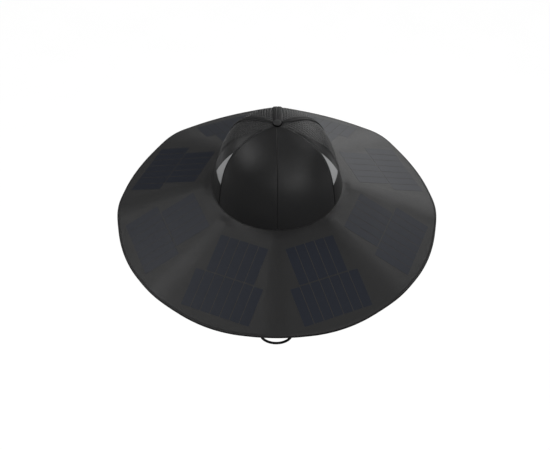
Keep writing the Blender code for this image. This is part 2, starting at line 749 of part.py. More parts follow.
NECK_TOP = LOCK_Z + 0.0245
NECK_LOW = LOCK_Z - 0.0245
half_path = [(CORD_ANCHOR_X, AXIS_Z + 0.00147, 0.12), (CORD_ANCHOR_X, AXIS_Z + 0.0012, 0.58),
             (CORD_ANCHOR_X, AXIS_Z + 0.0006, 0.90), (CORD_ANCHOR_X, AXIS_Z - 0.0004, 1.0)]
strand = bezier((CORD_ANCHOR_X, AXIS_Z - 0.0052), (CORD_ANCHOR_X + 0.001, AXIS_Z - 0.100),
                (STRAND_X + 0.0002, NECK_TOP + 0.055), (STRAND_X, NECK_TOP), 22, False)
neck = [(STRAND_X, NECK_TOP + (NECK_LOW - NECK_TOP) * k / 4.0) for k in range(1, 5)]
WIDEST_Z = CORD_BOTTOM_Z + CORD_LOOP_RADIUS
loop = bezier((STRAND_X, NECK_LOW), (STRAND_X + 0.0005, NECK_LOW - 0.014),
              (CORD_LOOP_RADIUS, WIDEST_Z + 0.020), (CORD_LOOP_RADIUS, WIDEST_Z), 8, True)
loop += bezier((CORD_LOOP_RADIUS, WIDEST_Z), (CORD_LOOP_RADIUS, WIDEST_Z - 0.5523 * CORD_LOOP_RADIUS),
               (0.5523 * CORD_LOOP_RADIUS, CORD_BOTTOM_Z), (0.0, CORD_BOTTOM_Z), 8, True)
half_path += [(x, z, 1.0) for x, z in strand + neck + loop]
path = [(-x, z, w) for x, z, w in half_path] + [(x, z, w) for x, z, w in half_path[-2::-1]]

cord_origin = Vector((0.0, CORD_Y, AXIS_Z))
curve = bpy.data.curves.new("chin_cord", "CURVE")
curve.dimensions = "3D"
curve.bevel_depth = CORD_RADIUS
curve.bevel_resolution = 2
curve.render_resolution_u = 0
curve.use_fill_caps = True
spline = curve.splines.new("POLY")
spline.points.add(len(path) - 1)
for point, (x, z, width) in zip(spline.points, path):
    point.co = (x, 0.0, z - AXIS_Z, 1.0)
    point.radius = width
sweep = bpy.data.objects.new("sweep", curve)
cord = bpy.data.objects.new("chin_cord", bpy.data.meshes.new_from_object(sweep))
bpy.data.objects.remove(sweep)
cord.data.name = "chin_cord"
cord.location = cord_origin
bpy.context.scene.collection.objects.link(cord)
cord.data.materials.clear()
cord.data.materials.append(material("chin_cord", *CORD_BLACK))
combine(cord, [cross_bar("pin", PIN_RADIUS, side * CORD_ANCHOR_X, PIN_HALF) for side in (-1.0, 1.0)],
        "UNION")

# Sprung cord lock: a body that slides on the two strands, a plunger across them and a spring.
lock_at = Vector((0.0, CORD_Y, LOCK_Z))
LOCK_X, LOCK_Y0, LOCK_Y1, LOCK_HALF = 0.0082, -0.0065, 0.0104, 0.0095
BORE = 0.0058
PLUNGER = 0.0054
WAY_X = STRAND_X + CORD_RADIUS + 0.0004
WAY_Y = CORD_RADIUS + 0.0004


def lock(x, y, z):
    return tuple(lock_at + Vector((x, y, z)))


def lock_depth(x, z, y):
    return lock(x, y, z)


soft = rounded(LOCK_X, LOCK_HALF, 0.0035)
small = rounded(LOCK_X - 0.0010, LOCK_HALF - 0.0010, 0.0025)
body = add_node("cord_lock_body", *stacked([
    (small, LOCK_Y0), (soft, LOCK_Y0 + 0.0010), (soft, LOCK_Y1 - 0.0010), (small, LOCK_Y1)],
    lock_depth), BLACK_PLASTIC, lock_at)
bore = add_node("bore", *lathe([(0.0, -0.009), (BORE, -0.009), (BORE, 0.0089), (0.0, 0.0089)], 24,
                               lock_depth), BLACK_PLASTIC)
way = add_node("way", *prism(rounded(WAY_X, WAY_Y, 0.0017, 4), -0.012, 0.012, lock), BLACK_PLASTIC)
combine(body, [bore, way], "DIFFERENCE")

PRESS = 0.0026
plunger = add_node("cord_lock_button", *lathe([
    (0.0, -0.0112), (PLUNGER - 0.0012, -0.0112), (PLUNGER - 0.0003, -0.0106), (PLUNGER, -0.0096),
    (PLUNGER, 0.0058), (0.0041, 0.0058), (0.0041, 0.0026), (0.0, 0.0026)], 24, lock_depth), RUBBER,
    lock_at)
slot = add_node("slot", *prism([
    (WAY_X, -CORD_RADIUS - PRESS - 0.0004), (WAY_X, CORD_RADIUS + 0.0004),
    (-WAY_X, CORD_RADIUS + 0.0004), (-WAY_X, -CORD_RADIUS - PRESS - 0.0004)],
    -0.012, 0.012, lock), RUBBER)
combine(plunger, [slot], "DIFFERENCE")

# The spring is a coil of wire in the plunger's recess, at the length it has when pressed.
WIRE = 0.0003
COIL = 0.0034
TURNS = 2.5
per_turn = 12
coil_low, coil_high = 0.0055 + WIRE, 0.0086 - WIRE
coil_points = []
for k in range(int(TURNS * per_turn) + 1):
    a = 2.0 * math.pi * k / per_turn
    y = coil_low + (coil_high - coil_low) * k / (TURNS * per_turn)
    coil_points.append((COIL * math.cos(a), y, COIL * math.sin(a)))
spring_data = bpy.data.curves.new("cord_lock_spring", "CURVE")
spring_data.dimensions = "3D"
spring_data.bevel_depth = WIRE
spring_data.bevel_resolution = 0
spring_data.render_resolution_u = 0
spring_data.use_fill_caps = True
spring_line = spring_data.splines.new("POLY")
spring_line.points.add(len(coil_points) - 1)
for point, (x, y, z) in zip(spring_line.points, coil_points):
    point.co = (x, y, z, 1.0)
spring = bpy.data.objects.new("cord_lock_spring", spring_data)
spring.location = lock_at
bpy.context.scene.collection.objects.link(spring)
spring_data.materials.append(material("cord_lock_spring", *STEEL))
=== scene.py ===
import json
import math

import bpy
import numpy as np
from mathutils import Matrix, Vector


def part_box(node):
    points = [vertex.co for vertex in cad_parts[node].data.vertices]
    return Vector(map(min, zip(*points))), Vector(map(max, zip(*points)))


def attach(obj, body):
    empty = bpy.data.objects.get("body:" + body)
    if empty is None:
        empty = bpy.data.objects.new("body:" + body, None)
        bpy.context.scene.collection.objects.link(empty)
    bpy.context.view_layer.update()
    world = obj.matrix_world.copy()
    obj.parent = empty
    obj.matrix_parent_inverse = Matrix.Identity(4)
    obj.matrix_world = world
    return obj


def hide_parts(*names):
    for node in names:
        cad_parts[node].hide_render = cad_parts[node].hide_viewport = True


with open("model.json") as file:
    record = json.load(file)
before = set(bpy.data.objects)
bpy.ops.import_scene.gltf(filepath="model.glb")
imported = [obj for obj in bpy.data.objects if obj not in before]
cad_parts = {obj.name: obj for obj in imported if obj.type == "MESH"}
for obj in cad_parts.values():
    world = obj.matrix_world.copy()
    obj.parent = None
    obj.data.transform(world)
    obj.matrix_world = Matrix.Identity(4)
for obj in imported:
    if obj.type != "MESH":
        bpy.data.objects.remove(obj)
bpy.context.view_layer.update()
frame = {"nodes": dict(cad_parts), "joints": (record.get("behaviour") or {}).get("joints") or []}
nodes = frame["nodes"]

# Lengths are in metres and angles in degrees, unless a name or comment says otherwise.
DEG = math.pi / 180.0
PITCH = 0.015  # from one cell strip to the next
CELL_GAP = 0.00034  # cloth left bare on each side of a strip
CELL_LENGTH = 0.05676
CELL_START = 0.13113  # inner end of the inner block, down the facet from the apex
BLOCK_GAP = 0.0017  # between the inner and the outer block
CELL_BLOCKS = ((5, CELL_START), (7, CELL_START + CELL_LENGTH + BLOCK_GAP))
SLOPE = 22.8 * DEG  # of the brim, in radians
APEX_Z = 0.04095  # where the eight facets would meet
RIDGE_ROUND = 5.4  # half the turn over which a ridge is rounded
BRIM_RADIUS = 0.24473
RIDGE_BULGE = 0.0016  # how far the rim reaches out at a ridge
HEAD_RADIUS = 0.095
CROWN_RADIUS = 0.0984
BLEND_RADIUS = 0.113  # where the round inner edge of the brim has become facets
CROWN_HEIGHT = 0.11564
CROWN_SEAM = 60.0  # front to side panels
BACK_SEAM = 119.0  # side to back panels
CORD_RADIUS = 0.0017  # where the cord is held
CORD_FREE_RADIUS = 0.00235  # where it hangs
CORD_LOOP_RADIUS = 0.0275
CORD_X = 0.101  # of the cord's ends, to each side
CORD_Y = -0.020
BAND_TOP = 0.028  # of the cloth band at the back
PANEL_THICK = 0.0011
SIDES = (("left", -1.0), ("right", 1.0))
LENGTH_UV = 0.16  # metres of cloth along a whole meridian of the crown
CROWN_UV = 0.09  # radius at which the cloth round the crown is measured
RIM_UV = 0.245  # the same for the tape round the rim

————

STATED PROBLEM: Reproduce exactly, and only, the lines from the one that contains "# The spring" down to the one that contains "imported = [obj", both ends included.

EXERCISE ANSWER:
# The spring is a coil of wire in the plunger's recess, at the length it has when pressed.
WIRE = 0.0003
COIL = 0.0034
TURNS = 2.5
per_turn = 12
coil_low, coil_high = 0.0055 + WIRE, 0.0086 - WIRE
coil_points = []
for k in range(int(TURNS * per_turn) + 1):
    a = 2.0 * math.pi * k / per_turn
    y = coil_low + (coil_high - coil_low) * k / (TURNS * per_turn)
    coil_points.append((COIL * math.cos(a), y, COIL * math.sin(a)))
spring_data = bpy.data.curves.new("cord_lock_spring", "CURVE")
spring_data.dimensions = "3D"
spring_data.bevel_depth = WIRE
spring_data.bevel_resolution = 0
spring_data.render_resolution_u = 0
spring_data.use_fill_caps = True
spring_line = spring_data.splines.new("POLY")
spring_line.points.add(len(coil_points) - 1)
for point, (x, y, z) in zip(spring_line.points, coil_points):
    point.co = (x, y, z, 1.0)
spring = bpy.data.objects.new("cord_lock_spring", spring_data)
spring.location = lock_at
bpy.context.scene.collection.objects.link(spring)
spring_data.materials.append(material("cord_lock_spring", *STEEL))
=== scene.py ===
import json
import math

import bpy
import numpy as np
from mathutils import Matrix, Vector


def part_box(node):
    points = [vertex.co for vertex in cad_parts[node].data.vertices]
    return Vector(map(min, zip(*points))), Vector(map(max, zip(*points)))


def attach(obj, body):
    empty = bpy.data.objects.get("body:" + body)
    if empty is None:
        empty = bpy.data.objects.new("body:" + body, None)
        bpy.context.scene.collection.objects.link(empty)
    bpy.context.view_layer.update()
    world = obj.matrix_world.copy()
    obj.parent = empty
    obj.matrix_parent_inverse = Matrix.Identity(4)
    obj.matrix_world = world
    return obj


def hide_parts(*names):
    for node in names:
        cad_parts[node].hide_render = cad_parts[node].hide_viewport = True


with open("model.json") as file:
    record = json.load(file)
before = set(bpy.data.objects)
bpy.ops.import_scene.gltf(filepath="model.glb")
imported = [obj for obj in bpy.data.objects if obj not in before]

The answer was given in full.